Arabic Language Faculty

  • Elsa Belmont Flores

    Elsa Belmont Flores

    CLS Assistant Director, Lecturer in Language Studies, Lecturer in Arabic

    Elsa Belmont Flores’s work at Brown’s Center for Language Studies includes teaching beginning through advanced-level courses in Modern Standard Arabic and Beginning Levantine Colloquial Arabic. She also serves as a mentor to Fulbright and Graduate Teaching Assistants in beginning Arabic courses. Prior to joining Brown University in 2018, Elsa served as Assistant Director and Resident Coordinator for the Middlebury School in Jordan where she worked collaboratively with faculty and community members to achieve the program’s goals for curricular development and student immersion. Elsa’s pedagogical interests include youth culture in the Arab World, media and film, and the use of technology in the teaching of Arabic as a foreign language.

  • Miled Faiza

    Miled Faiza

    Senior Lecturer in Arabic, Language Program Coordinator for Arabic

    Miled Faiza is a poet and translator. He is the author of two books of poetry: ʾAsābiʿ al-naḥḥāt (2019) and Baqāya al-bayt alladhī dakhalnāhu marrah wāḥidah (2004). He has translated two novels from English to Arabic: Autumn (al-Kharīf, 2017), and Winter (al-Shitāʾ, 2019), both by Ali Smith; from Arabic to English, he co-translated the novel al-Talyānī (The Italian, 2021), by Shukri Mabkhout.

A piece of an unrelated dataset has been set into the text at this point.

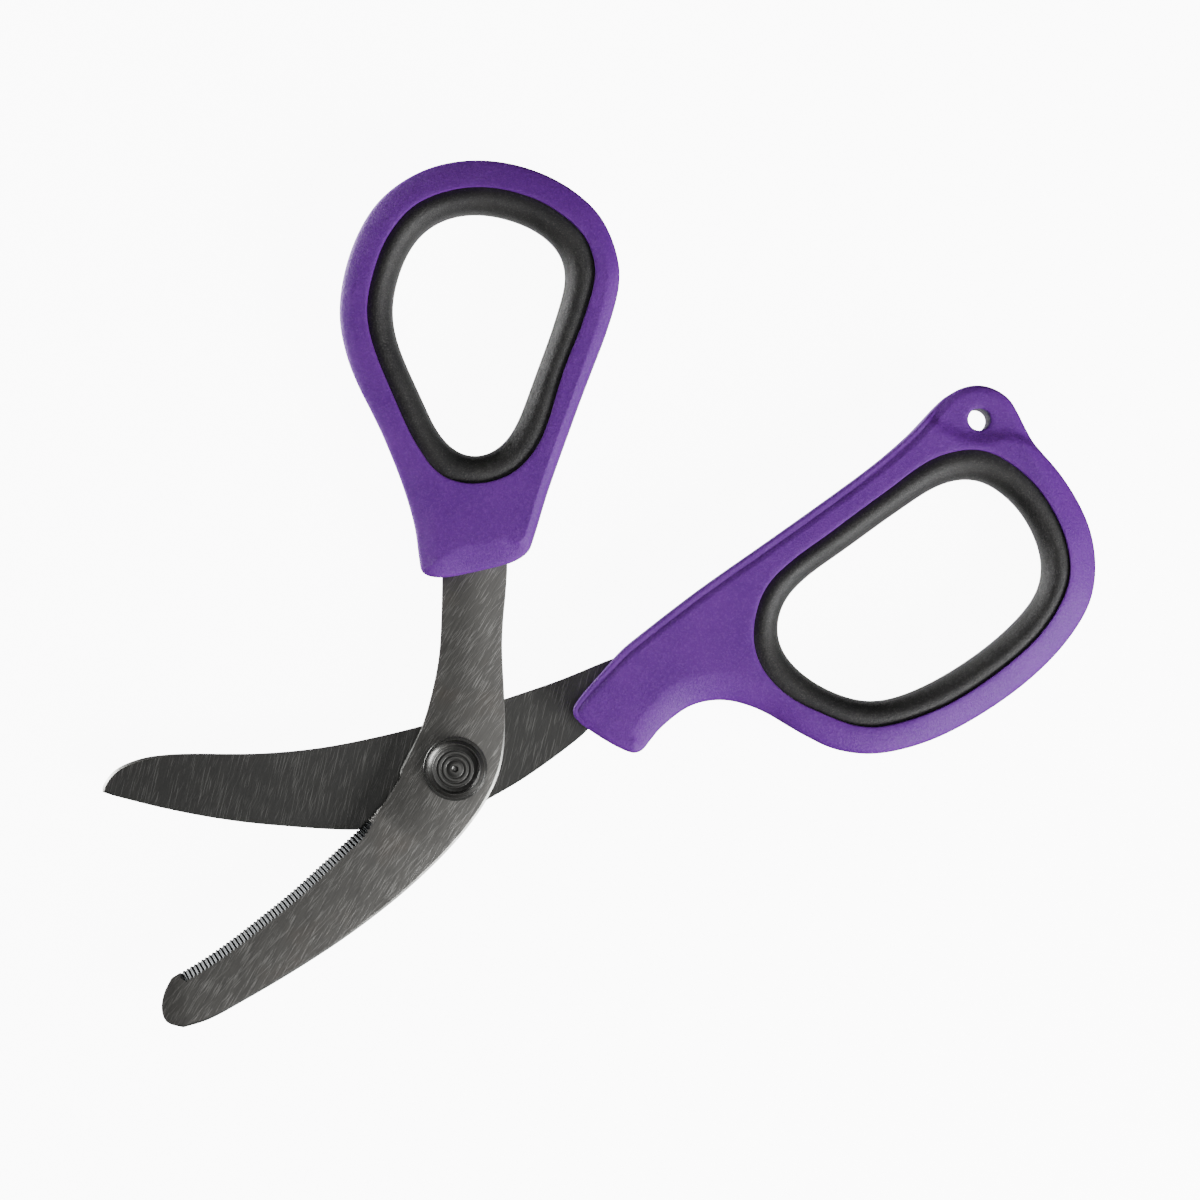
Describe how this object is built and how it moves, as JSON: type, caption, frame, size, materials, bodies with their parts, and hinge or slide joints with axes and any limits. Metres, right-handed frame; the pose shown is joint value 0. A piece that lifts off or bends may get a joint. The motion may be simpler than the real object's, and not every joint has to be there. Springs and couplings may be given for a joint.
{
  "type": "utility shears",
  "caption": "Open heavy-duty utility shears with a serrated and a plain curved blade, moulded handles, soft-lined finger loops and a lanyard tab.",
  "frame": {"origin": "on the pivot axis, at the outer face of the pivot's back screw, level with the handles' undersides", "axes": "+Z along the pivot axis, out of the front (serrated-blade) face; +X towards the finger loop; +Y towards the thumb loop, with the shears open"},
  "size_m": [0.1804, 0.157, 0.011],
  "materials": {
    "blade_steel": "dark coated, satin, with fine grinding scratches",
    "handle_plastic": "satin, finely textured",
    "liner_rubber": "soft-touch, matte",
    "pivot_steel": "blacked, semi-gloss",
    "washer_bronze": "plain bronze"
  },
  "bodies": {
    "finger_half": {"plain_blade": "blade_steel", "finger_handle": "handle_plastic", "finger_loop_liner": "liner_rubber", "pivot_barrel": "pivot_steel", "pivot_back_screw": "pivot_steel", "head_washer": "pivot_steel", "blade_washer": "washer_bronze", "spring_washer": "pivot_steel"},
    "thumb_half": {"serrated_blade": "blade_steel", "thumb_handle": "handle_plastic", "thumb_loop_liner": "liner_rubber"}
  },
  "joints": [
    {"name": "blade_pivot", "type": "hinge", "parent": "finger_half", "child": "thumb_half", "pos_m": [0, 0, 0.0055], "axis": [0, 0, 1], "range_deg": [-35, 75]}
  ]
}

He also published many translations of poetry and short stories. Prior to coming to Brown in 2011, Miled taught Arabic at Michigan State University, University of Virginia, and Middlebury College.

Faculty Emerita

  • Mirena Christoff

    Distinguished Senior Lecturer in Arabic Emerita

    Mirena Christoff retired from Brown in 2023 after over twenty years as a faculty member. She taught beginning through advanced Arabic courses and created the robust Arabic program that exists today. As the inaugural Associate Director of the Center for Language Studies, Christoff was in charge of academics in World Languages and Cultures. Her research reflects her pedagogical and scholarly interests in Arab cultural history, translation studies, and the teaching of Arabic as a foreign language.